The New York Times has called the character "dissolute but human, gritty but glamorous", noting that two decades after the show's end, "Tubbs still look[s] very cool". Time magazine called Thomas' casting "inspired", noting that his easy-going nature provided a "sharp contrast" to Johnson's Crockett. The National Review echoed this sentiment, noting that "Tubbs, for example, seemed so much happier than the perennially haunted Crockett ... but there was never any question about the bond they shared". Turner Classic Movies have noted Thomas' "unique" and "engaging" portrayal of the role, stating that "his popularity crossed gender and racial lines", making "an indelible mark, " on viewers. New York Magazine, however, simply noted the character as "an acceptable Sidney Poitier facsimile". Tubbs, along with Crockett, was named as one of Entertainment Weeklys "25 Terrific TV Detectives" in 2009.

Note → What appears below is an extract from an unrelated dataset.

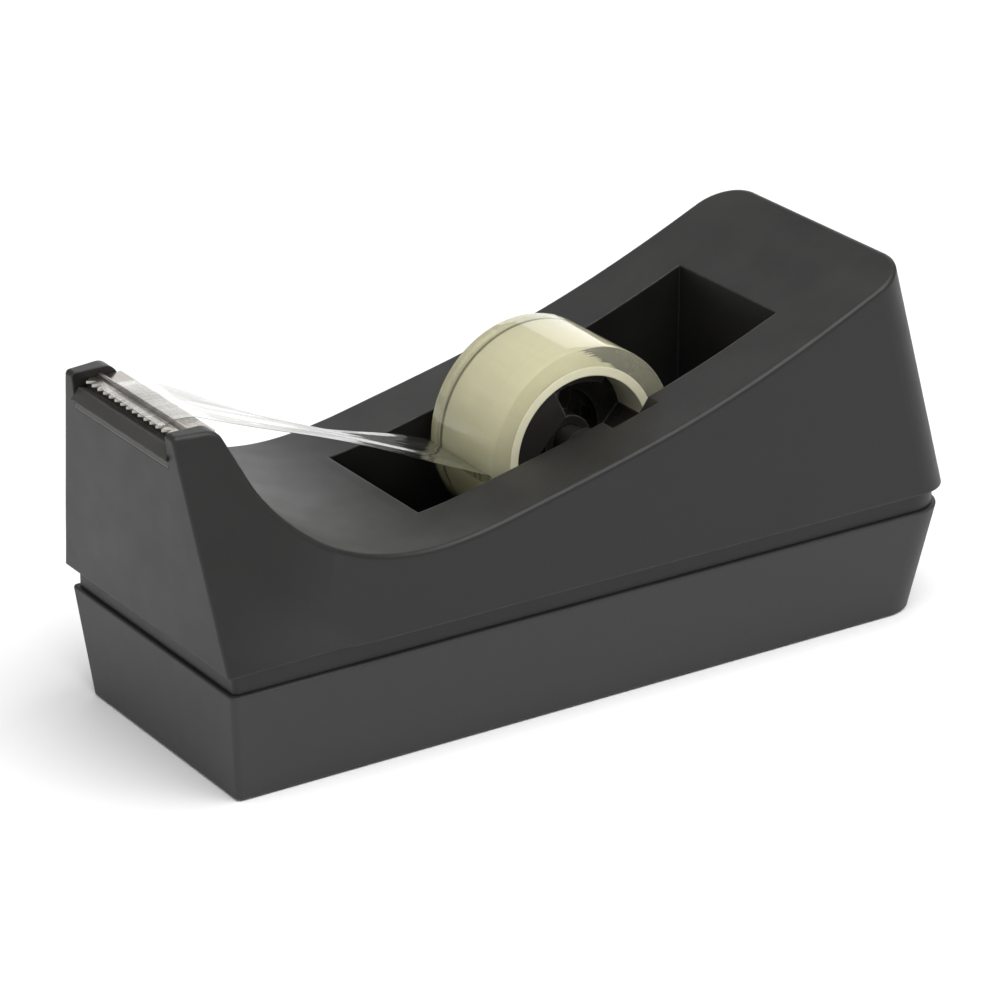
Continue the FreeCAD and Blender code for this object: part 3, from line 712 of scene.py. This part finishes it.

When the first season of Miami Vice became a "breakthrough hit", the "smooth and swinging" character of Tubbs became a style icon—Bloomingdale's reported "noticeable" rises in the sales of blazers and jackets; whilst Kenneth Cole brought out "Crockett" and "Tubbs" shoes, and Macy's opened a "Miami Vice" young men's section The National Reviews Andrew Stuttford has described the impact of the character's style as an "escape from the monotone restraints of conventional detective drama", noting that its influence "transformed notions of what television could do". The character of Tubbs has also been referenced and parodied in popular culture. The Sesame Street "Miami Mice" segment featured the character Tito, who was modelled on Tubbs. The character is also referenced in episodes of The Sopranos, Family Guy, K-Ville, The Fresh Prince of Bel-Air, as well as the 2007 film Hot Fuzz.

Thomas' portrayal of Tubbs earned the actor several award nominations. In 1986, he and Johnson shared a People's Choice Award for their work on the show, whilst in that same year he was also nominated for a Golden Globe Award for Best Performance by an Actor in a Television Series - Drama, although he did not win.